Language and Work

Work is a means of self-preservation beyond the primitive experience of survival. Actually, one can apply the word work only from the moment awareness of human self- constitution in practical experiences emerged from these experiences. Awareness of work and the beginnings of language are probably very close to one another.

By work we understand patterns of human activity, not the particulars of one or another form of work. This defines a functional perspective first of all, and allows us to deal with replication of these patterns. Interaction, mutation, growth, spreading, and ending are part of the pattern. For anyone even marginally informed, it is quite clear that work patterns of agriculture are quite different from those of the pre-industrial, industrial, or post-industrial age. Our aim is to examine work patterns of the civilization of literacy in contrast to those of the civilization of illiteracy.

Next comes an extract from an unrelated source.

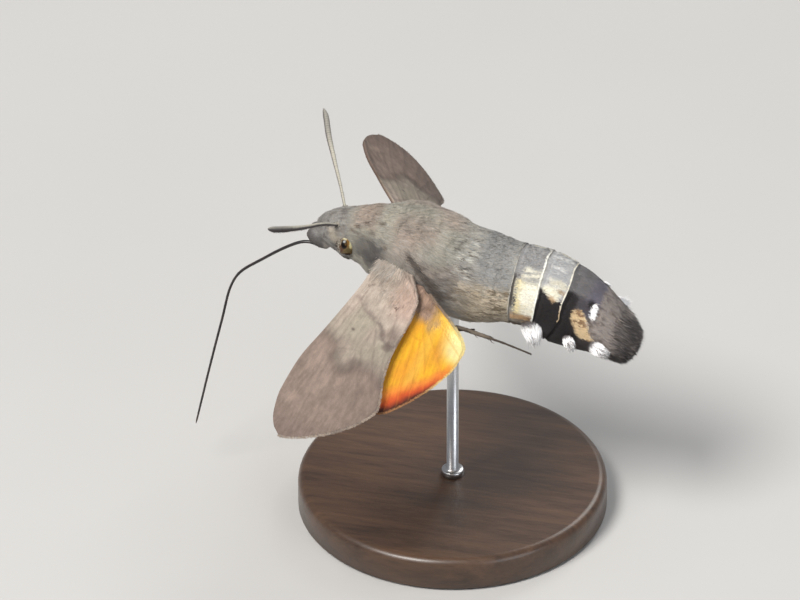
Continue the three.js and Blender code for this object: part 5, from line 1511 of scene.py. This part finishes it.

That agriculture was determined, in its specific aspects, by different topography and climatic biological context is quite clear. Nevertheless, the people constituting their identity in experiences of cultivating the land accomplished it in coherent ways, regardless of their geographic location. Their language experience testifies to an identifiable set of concerns, questions, and knowledge which is, despite the fragmented picture of the world, more homogenous than we could expect. If, by contrast, one considers a chip foundry of today's high technology, it becomes clear how chip producers in Silicon Valley and those in Chinese provinces, in Russia, or in a developing country of Eastern Europe, Asia, or Africa share the same language and the same concerns.

The example of agriculture presents a bottom-up structure of pre-literate nature, based mainly on reaction. Reaction slowly but surely led to more deliberate choices. Experience converged in repetitive patterns. The more efficient experiences were confirmed, the others discarded. A body of knowledge was accumulated and transmitted to everyone partaking in survival activities. In the case of the chip foundry, the structure is top-down: Goals and reasons are built in, and so is the critical knowledge of a post-literate nature required for achieving high efficiency. Skills are continuously perfected through reinforcement schemes. Activity is programmed. An explicit notion of the factory's goals-high quality, high efficiency, high adaptability to new requirements-is built into the entire factory system.

In both models, corresponding to real-life situations, language is constituted as part of the experience. Indeed, coordination of effort, communication, record keeping, and transmission of knowledge are continuously requested. As a replicative process, work implies the presence of language as an agent of transfer. Language pertinent to the experience of agriculture is quite different from the language pertinent to the modern production of chips. One is more natural than the other, i.e., its connection to the human being's natural stage is stronger than that of the activity in the foundry. In the chip age of the civilization of illiteracy, languages of extreme precision become the means for an efficient practical experience. Their functions are different from those of natural language, which by all means still constitutes a medium for human interaction.

All these remarks are meant to provide a relatively comfortable entry to the aspects of the changing relation between language and work. The terminology is based on today's fashionable lingo of genetics, and of memetics, its counterpart. Still, I would suggest more than caution, because memetics focuses on the quantitative analysis of cultural dynamics, while semiotics, which represents the underlying conception, is concerned primarily with qualitative aspects.

As we have already seen, evolutionary biology became a source of metaphors for the new sciences of economics, as well as for the acquisition and dissemination of knowledge, or the replication of ideas. Many people are at work in the new scientific space of memetic considerations. The majority are focused on effective procedures, probably computational in nature, for generating mechanisms that will result in improved human interactions. As exciting as all this is, qualitative considerations might prove no less beneficial, if indeed we could translate them in effective practical experiences. If the purposeful character of all living organisms can be seen as an inevitable consequence of evolution, the dynamics of human activity, reflected in successive pragmatic frameworks, goes beyond the mechanism of natural selection. This is exactly where the sign perspective of human interaction, including that in work, differentiates itself from the quantitative viewpoint. As long as selection itself is a practical experience-choose from among possibilities-it becomes difficult to use selection in order to explain how it takes place.

In the tradition of analogies to machines-of yesterday or of today-we could look at work as a machine capable of self-reproduction (von Neumann's concept). In the new tradition of memetics, work would be described as a replicative complex unit, probably a meta-meme. But both analogies are focused ultimately on information exchange, which is only a limited part of what sign processes (or semioses, as they are called) are. This is not to say that work is reducible to sign processes or to language. What is of interest is the connection between work and signs, or language. Moreover, how pragmatic frameworks and characteristics of language experiences are interconditioned is a subject that involves a memetic perspective, but is not reducible to it.